As for PRTF, we are still playing the waiting game.
Oh that the future of my life wouldn't always be determined by someone else's judgement of my family's situation; a judgement they make from a clinician's case summary; a clinician that has spent maybe three hours staffing our case; a case that is 11 years old and getting worse by the minute, not better.
If not for this blog, I would have no voice at all.
[1] as of now, Sissy has not been clinically diagnosed with dissociative identity disorder. She is "being watched" for those types of behaviors along with schizophrenia, schizoid effectiveness disorder and bipolar with psychoses. Her private psychiatrist prefers to defer diagnosis of this level of mental health issue until post puberty, a clinical opinion I wholeheartedly support and applaud.
7 comments:
I wish there was something I could say that would be any kind of support or comfort to you. I'm so sorry ({})
Well, at least they considered the possibiity that it could be DID. Do they have specialists to treat that? I heard they are few and far between...
I can't imagine how hard this is for you and your family. I'm praying for you.
It's bizarre that they can't keep her unless she's showing behaviours on the unit. Surely the fact that she DOES show behaviours whenever she's NOT on the unit should count for something. What would it do if you told Sissy, "You don't get to stay in the hospital unless you act up there," given that she seems to prefer the hospital to home?
It's unfortunate that her mental health providers are so hesitant to do more until puberty hits as she is in such crisis it seems almost negligent that they don't take her home behaviors more seriously. How is raging for hours and hours and hours not self harming? And it's so hard on you all and for her. How are you all supposed to keep living this way?
I really think at some point they will find out that she has extreme psychosis and thought dysfunction and it is kind of a shame they just let it all continue to take over her mind and don't help her despite your constant begging for help.

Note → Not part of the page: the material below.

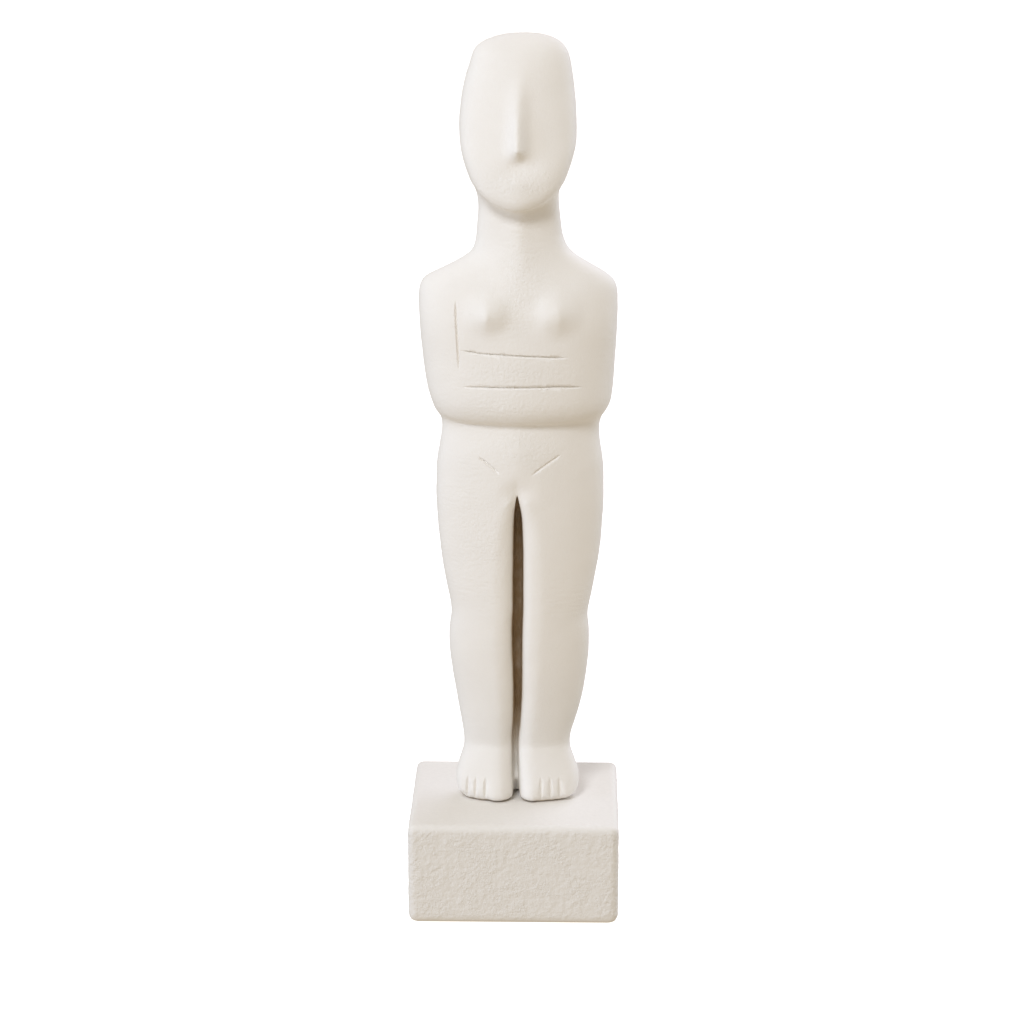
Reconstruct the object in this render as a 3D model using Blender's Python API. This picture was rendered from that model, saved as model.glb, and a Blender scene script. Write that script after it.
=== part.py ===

And then they keep giving her these bullsh*t behavior mods thinking it will help. Give me a break.
My son was at the psych hospital for days and they never did realize he was completely psychotic until I told them so. They didn't know him well enough to know what was real, what wasn't, and what was manipulation. And they didn't try to get to know him well. They just dismissed him as being manipulative (which he isn't at all when he is stable). My experience is that psych hospitals blame nearly everything a child does on that child being manipulative (RAD or not) because it takes the responsibility off of them.
She may be able to behave at the hospital becasue she feels safe there and her demons may rest more there but there is a sh*tstorm occurring in her mind and you all are suffering daily as a result. They really expect you to be superhuman.
I am praying for you. I can't imagine the kind of pain in your heart after all those years. So sorry.
Having your parenting skills judged by strangers, particularly those in a position of authority, is a special kind of hell. You are a good mom and you've put up with crap that would have most of us running screaming into traffic with our hair on fire.
I hope today is better for you. Just thinking of Sissy as teenager makes me shudder.